What time, what building, and what do we need to do to register to be there
Tom: You don't need to do anything to register to show up. It begins at 6:00 pm. It's in the University Of Providence Conference Center in the main new building. As you come into the campus there, it's upstairs. As you come up the stairs into the conference center there, it's to the right in one of those bays. There'll be signs there and greeting folks. But again, it's from six to 730. The format is, again, just informative on the front end and then dialogue and interaction back and forth with the audience and the panel.
What is the upcoming list of meetings you're going to have down the road just to touch on what you're doing
Tom: February is this Focus on Youth Wellness.
March is a focus on our legislative issues. So we'll have a forum I think it's March 7 with our legislators and people in the community that are concerned about legislative issues, not just relative to school, but business and legal stuff. And then also in March, a community forum on the school district budget. So this is an annual thing that we do, but we're having a forum to interact with our community. And sometimes it's very well attended, and sometimes you get four or five folks to show up. We would like to have an engagement with our community around our school budget and finance. So if they have questions or interest, that's in March.
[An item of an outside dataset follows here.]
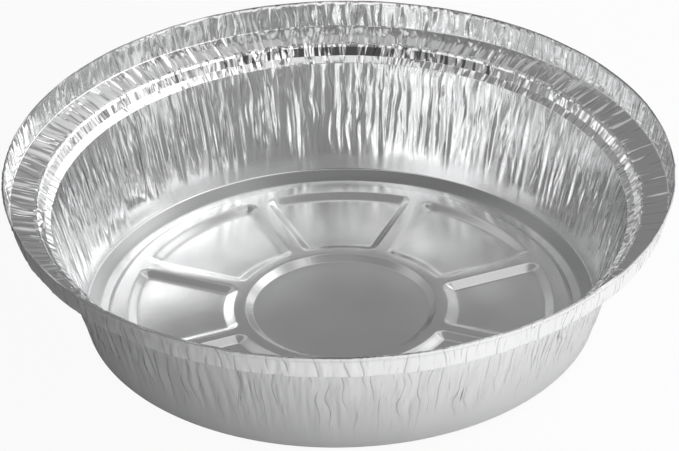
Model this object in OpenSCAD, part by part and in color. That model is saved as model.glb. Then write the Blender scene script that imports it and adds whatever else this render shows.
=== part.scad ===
// Round foil pie tin, pressed in one piece from thin aluminium foil.
// It stands on the table at z = 0, with its axis along Z and a panel of the base on the +Y side.
// Every ring below is given on the food side of the foil, and the outer side lies one foil thickness away.

/* [Overall] */
// Radius of the tin, to the outside of the hem
rim_r = 90.5; // [76:0.5:130]
// Height of the tin, from the table to the top of the rim
tin_h = 44.2; // [34:0.2:70]
// Thickness of the foil
foil_t = 0.1; // [0.06:0.01:0.2]

/* [Rim] */
// Height of the upright rim above the lid shelf
rim_h = 7.1; // [4:0.1:10]
// How far the upright rim leans out over its height
rim_flare = 1.9; // [0.8:0.1:4]
// Thickness of the hem, where the foil is folded over the top of the rim
hem_t = 0.5; // [0.3:0.05:0.8]
// Height of the hem
hem_h = 1.3; // [0.8:0.1:2]
// Width of the shelf that a board lid lies on
shelf_w = 7.4; // [4:0.1:12]
// How much lower the shelf is at its inner edge
shelf_dip = 1.8; // [0.4:0.1:3]
// Height of the steep step below the shelf
step_h = 2.4; // [1:0.1:5]
// Width of that step, seen from above
step_w = 1.7; // [0.6:0.1:3]
// Height of the bevel between the step and the wall
ledge_h = 1.4; // [0.6:0.1:3]
// Width of that bevel, seen from above
ledge_w = 1.8; // [0.6:0.1:4]

/* [Wall] */
// How far the wall leans in from its top to the foot
wall_lean = 8.5; // [4:0.1:16]
// Number of pleats pressed into the wall and rim
pleats = 120; // [60:1:140]
// Depth of the deepest pleats in the wall
pleat_depth = 1.2; // [0.3:0.05:1.4]
// Height above the table at which the pleats have died out
pleat_end_h = 7; // [4:0.5:12]
// Seed of the unevenness of the pleats
pleat_seed = 7; // [1:1:99]

/* [Foot ring] */
// Height of the bevel that runs round the bottom edge of the wall
foot_bevel_h = 1.9; // [0.8:0.1:3]
// Width of that bevel, seen from above
foot_bevel_w = 3.4; // [2:0.1:6]
// Width of the flat ring that the tin stands on
foot_w = 2.4; // [1:0.1:5]
// Width of the riser between the foot ring and the raised border
foot_riser_w = 1.8; // [0.8:0.1:4]
// Width of the raised border round the panels
border_w = 3.6; // [2:0.1:8]

/* [Base] */
// Height of the raised border, ribs and hub ring above the panels
emboss_h = 1.3; // [0.6:0.1:2.5]
// Number of panels, with a rib between each pair
panels = 8; // [5:1:10]
// Width of the top of a rib
rib_w = 3.2; // [1.5:0.1:6]
// Width of the bevel round each panel, which is also the radius of its corners
panel_bevel_w = 2.5; // [1.2:0.1:3.5]
// Width of the raised hub ring between the panels and the middle disc
hub_w = 3; // [1.5:0.1:5]
// Radius of the middle disc, to the top of its bevel
disc_r = 26.1; // [20:0.5:34]
// Width of the bevel of the middle disc
disc_bevel_w = 2.2; // [1:0.1:3.5]

/* [Hidden] */

// Radii of the rings, from the rim inwards
top_r = rim_r - hem_t;
shelf_out_r = rim_r - rim_flare;
shelf_in_r = shelf_out_r - shelf_w;
step_r = shelf_in_r - step_w;
wall_top_r = step_r - ledge_w;
foot_edge_r = wall_top_r - wall_lean;
foot_out_r = foot_edge_r - foot_bevel_w;
foot_in_r = foot_out_r - foot_w;
border_r = foot_in_r - foot_riser_w;
panel_out_r = border_r - border_w;
panel_in_r = disc_r + hub_w;

// Heights of the rings on the food side
floor_z = foil_t;
raised_z = floor_z + emboss_h;
foot_edge_z = floor_z + foot_bevel_h;
shelf_out_z = tin_h - rim_h;
shelf_in_z = shelf_out_z - shelf_dip;
step_z = shelf_in_z - step_h;
wall_top_z = step_z - ledge_h;
pleat_end_z = max(pleat_end_h, foot_edge_z + 1);

// A pleat is one column that stands out and one that stands in
pleat_columns = 2 * pleats;
// A panel's columns: the middle of its rib, the top and bottom of each side bevel, and the floor between
floor_columns = 5;
panel_columns = floor_columns + 5;
base_columns = panels * panel_columns;
panel_turn = 360 / panels;
first_rib_turn = 90 - panel_turn / 2;
// Share of a corner's radius by which rounding draws the corner in along each side
corner_draw = 1 - sqrt(0.5);

// Share of the pleat depth that each ring of the rim and wall takes
rim_share = 0.35;
shelf_share = 0.2;
step_share = 0.4;
wall_share = 1;
pleat_weight = rands(0.25, 1, pleat_columns, pleat_seed);
// How many columns a pleat's unevenness drifts by from ring to ring, and how much it mixes in
drift_step = 7;
drift_mix = 0.45;

// Radius and height on the wall's straight side, at a height above the table
function wall_at(z) =
    [foot_edge_r + wall_lean * (z - foot_edge_z) / (wall_top_z - foot_edge_z), z];
// Height at a share of the way down the pleated part of the wall
function pleated_z(share) = wall_top_z + (pleat_end_z - wall_top_z) * share;

// The pleated rings, as [radius and height on the food side, share of the pleat depth]
pleated_rings = [
    [[top_r, tin_h], rim_share],
    [[shelf_out_r, shelf_out_z], rim_share],
    [[shelf_in_r, shelf_in_z], shelf_share],
    [[step_r, step_z], step_share],
    [[wall_top_r, wall_top_z], step_share],
    [wall_at(pleated_z(0.2)), wall_share],
    [wall_at(pleated_z(0.7)), wall_share],
    [wall_at(pleated_z(1)), 0]
];
last_pleated = len(pleated_rings) - 1;
// The same profile with the foot's edge and bevel after it, which sets the thickness at each ring
profile = concat([for (ring = pleated_rings) ring[0]],
                 [[foot_edge_r, foot_edge_z], [foot_out_r, floor_z]]);

function unit(v) = v / norm(v);
// Outward normal of the stretch of profile that starts at point k
function stretch_normal(k) =
    let (along = unit(profile[k + 1] - profile[k])) [-along[1], along[0]];
// Outward normal at profile point k, and the offset there that keeps the foil's thickness round the bend
function bend_offset(k) =
    let (before = stretch_normal(max(k - 1, 0)), after = stretch_normal(k))
    (before + after) / (1 + before * after);

// How far column i stands out at ring k
function pleat(i, k) =
    let (weight = pleat_weight[i] * (1 - drift_mix)
                + pleat_weight[(i + k * drift_step) % pleat_columns] * drift_mix,
         side = i % 2 == 0 ? 0.5 : -0.5)
    side * weight * pleat_depth * pleated_rings[k][1];

function around(r, turn, z) = [r * cos(turn), r * sin(turn), z];

// One ring of the pleated rim and wall, moved out by the given share of the foil's thickness
function pleated_ring(k, side) =
    let (offset = bend_offset(k), normal = unit(offset))
    [for (i = [0 : pleat_columns - 1])
        let (at = pleated_rings[k][0] + normal * pleat(i, k) + offset * foil_t * side)
        around(at[0], i * 360 / pleat_columns, at[1])];

// A ring of the hem, which follows the pleats of the rim's top
function hem_ring(r, z) =
    [for (i = [0 : pleat_columns - 1]) around(r + pleat(i, 0), i * 360 / pleat_columns, z)];

// A plain ring of the base
function plain_ring(r, z) =
    [for (j = [0 : base_columns - 1]) around(r, j * 360 / base_columns + first_rib_turn, z)];

// Column c of a panel lies this far from the middle of the rib at its side, across the rib
function side_reach(c) = c == 0 ? 0 : rib_w / 2 + (c - 1) * panel_bevel_w;
// Turn of column c of a panel at radius r, from the middle of the rib before it
function column_turn(c, r, draw) =
    c <= 2 ? asin((side_reach(c) + (c == 1 ? draw : 0)) / r)
    : c >= panel_columns - 2 ? panel_turn - column_turn(panel_columns - c, r, draw)
    : let (start = column_turn(2, r, 0))
      start + (panel_turn - 2 * start) * (c - 2) / (floor_columns + 1);

// A ring through the panels. Its corners draw in by draw, and away from the panel's end by draw times way.
function panel_ring(r, floor_height, draw, way) =
    [for (p = [0 : panels - 1], c = [0 : panel_columns - 1])
        let (at_corner = c == 1 || c == panel_columns - 1,
             on_floor = c >= 2 && c <= panel_columns - 2,
             ring_r = at_corner ? r + draw * way : r)
        around(ring_r, first_rib_turn + p * panel_turn + column_turn(c, ring_r, draw),
               on_floor ? floor_height : raised_z)];

corner_shift = panel_bevel_w * corner_draw;
base_rings = [
    plain_ring(foot_out_r, floor_z),
    plain_ring(foot_in_r, floor_z),
    plain_ring(border_r, raised_z),
    panel_ring(panel_out_r, raised_z, corner_shift, -1),
    panel_ring(panel_out_r - panel_bevel_w, floor_z, 0, 0),
    panel_ring(panel_in_r + panel_bevel_w, floor_z, 0, 0),
    panel_ring(panel_in_r, raised_z, corner_shift, 1),
    plain_ring(disc_r, raised_z),
    plain_ring(disc_r - disc_bevel_w, floor_z)
];

// The ring at the foot's edge, which joins the wall to the base
function foot_edge_ring(side) =
    let (at = profile[last_pleated + 1] + bend_offset(last_pleated + 1) * foil_t * side)
    plain_ring(at[0], at[1]);

// All the points of one side of the foil: 0 is the food side and 1 the outer side
function side_points(side) = concat(
    [for (k = [0 : last_pleated]) each pleated_ring(k, side)],
    foot_edge_ring(side),
    [for (ring = base_rings) each [for (p = ring) p - [0, 0, foil_t * side]]]);

// Two triangles between neighbouring columns of two rings, with the crease from a to d or from b to c
function patch(a, b, c, d, crease_from_a) =
    crease_from_a ? [[a, c, d], [a, d, b]] : [[a, c, b], [b, c, d]];

// Whether a panel's column has its crease run with the corner of the bevel, at a ring that is the panel's end or not
function crease_way(j, inner_end) =
    let (first_half = j % panel_columns < panel_columns / 2) inner_end ? !first_half : first_half;

// Triangles between two rings of the same number of columns
function strip(upper, lower, columns, inner_end = false) =
    [for (i = [0 : columns - 1])
        let (next = (i + 1) % columns)
        each patch(upper + i, upper + next, lower + i, lower + next, crease_way(i, inner_end))];

// Triangles between a ring of many columns and a ring of few, turned by the first rib
turn_lead = first_rib_turn / 360;
function nearest_base(i) =
    round((i / pleat_columns - turn_lead) * base_columns);
function wrap(i, n) = (i % n + n) % n;
function zip_strip(fine, coarse) =
    [for (i = [0 : pleat_columns - 1])
        let (here = nearest_base(i), there = nearest_base(i + 1),
             a = fine + i, b = fine + (i + 1) % pleat_columns)
        each concat(
            [[a, coarse + wrap(here, base_columns), b]],
            [for (j = [here : 1 : there - 1])
                [b, coarse + wrap(j, base_columns), coarse + wrap(j + 1, base_columns)]])];

// First point of each ring, counted from the start of its side
function pleated_start(k) = k * pleat_columns;
foot_edge_start = pleated_start(last_pleated + 1);
function base_start(k) = foot_edge_start + (k + 1) * base_columns;
last_base = len(base_rings) - 1;
side_count = base_start(last_base) + base_columns;
// The inner ends of the panels, where the corner creases run the other way
inner_end_ring = 5;

function side_faces() = concat(
    [for (k = [0 : last_pleated - 1])
        each strip(pleated_start(k), pleated_start(k + 1), pleat_columns)],
    zip_strip(pleated_start(last_pleated), foot_edge_start),
    [for (k = [-1 : last_base - 1])
        each strip(base_start(k), base_start(k + 1), base_columns, k == inner_end_ring)],
    [[for (j = [base_columns - 1 : -1 : 0]) base_start(last_base) + j]]);

function shifted(faces, by) = [for (f = faces) [for (i = f) i + by]];
function flipped(faces) = [for (f = faces) [for (i = [len(f) - 1 : -1 : 0]) f[i]]];

// The hem: the foil folds over the top of the rim and ends in a thick edge on its outer side
hem_points = concat(
    hem_ring(rim_r, tin_h - hem_t / 2),
    hem_ring(rim_r - rim_flare * hem_h / rim_h, tin_h - hem_h));
hem_start = 2 * side_count;
hem_faces = concat(
    strip(hem_start, 0, pleat_columns),
    strip(hem_start + pleat_columns, hem_start, pleat_columns),
    strip(side_count, hem_start + pleat_columns, pleat_columns));

module pie_tin() {
    color([0.79, 0.8, 0.81])
        polyhedron(
            points = concat(side_points(0), side_points(1), hem_points),
            faces = flipped(concat(side_faces(), flipped(shifted(side_faces(), side_count)), hem_faces)),
            convexity = 8);
}

pie_tin();
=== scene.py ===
"""A round foil pie tin, pressed in one piece from thin aluminium foil and standing on a pale table."""

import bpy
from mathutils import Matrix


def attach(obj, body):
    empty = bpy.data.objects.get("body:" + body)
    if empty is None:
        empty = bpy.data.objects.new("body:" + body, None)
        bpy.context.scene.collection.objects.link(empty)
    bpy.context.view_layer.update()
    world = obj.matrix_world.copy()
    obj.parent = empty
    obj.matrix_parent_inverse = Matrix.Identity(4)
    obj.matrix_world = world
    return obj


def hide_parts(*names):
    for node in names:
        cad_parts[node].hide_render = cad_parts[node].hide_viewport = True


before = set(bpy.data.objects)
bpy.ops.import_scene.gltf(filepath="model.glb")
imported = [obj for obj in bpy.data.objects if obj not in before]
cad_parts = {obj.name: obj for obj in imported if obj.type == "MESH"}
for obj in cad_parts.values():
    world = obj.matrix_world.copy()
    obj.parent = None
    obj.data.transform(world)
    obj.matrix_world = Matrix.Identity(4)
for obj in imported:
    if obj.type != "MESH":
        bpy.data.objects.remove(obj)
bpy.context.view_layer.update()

import logging
import math
from dataclasses import dataclass, field
from enum import Enum

import bpy
import numpy as np
from mathutils import Matrix

log = logging.getLogger("pie_tin")
Array = np.ndarray
Pair = tuple[float, float]
Row = tuple[float, ...]
Waves = tuple[int, int, int]
Colour = tuple[float, float, float, float]
MM = 0.001  # a millimetre in metres
BEND = 0.07  # half the length of each rounded bend of a pressed slope, as a share of the slope
INNER_END = 0.86  # steepness of a panel's inner end, set against that of its sides
TINY = 1e-20  # keeps a length of zero from being divided by
WHITE: Colour = (1.0, 1.0, 1.0, 1.0)


def smooth(x: Array) -> Array:
    """Rises from 0 to 1 as x goes from 0 to 1, with level ends: 3x^2 - 2x^3."""
    x = np.clip(x, 0.0, 1.0)
    return x * x * (3.0 - 2.0 * x)


def pressed(x: Array) -> Array:
    """A pressed slope from 0 to 1: a straight ramp with a short parabola at each end, twice BEND long."""
    def half(x: Array) -> Array:
        """Level at zero, then a parabola, then a slope of one."""
        return np.where(x > BEND, x, np.clip(x + BEND, 0.0, None) ** 2 / (4 * BEND))
    return half(x) - half(x - 1.0)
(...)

April, in conjunction with no More Violence Week, is school safety, which is a big issue for a lot of folks and for the school district for sure. We'll have partners from the community that are on that panel as well.
May is a focus on our facilities. It'll be a forum where all of our schools are open for an open house during the first week of May, inviting the community to come in and see the good work that has been done in our schools as a result of their 100 million dollar investment in our public schools. So we're finishing that bond project and we've also had some private dollars that have been allocated and targeted for certain enhancements in our district. And then we've used some of our federal money for COVID to upgrade our facility. So we want to open the doors and celebrate and say thank you to our community, our contractors and folks that helped us with that project.
Anything else you want to add?
Tom: I appreciate the community wanting to be engaged with the school district and give us feedback and participate in the education of our children here in Great Falls.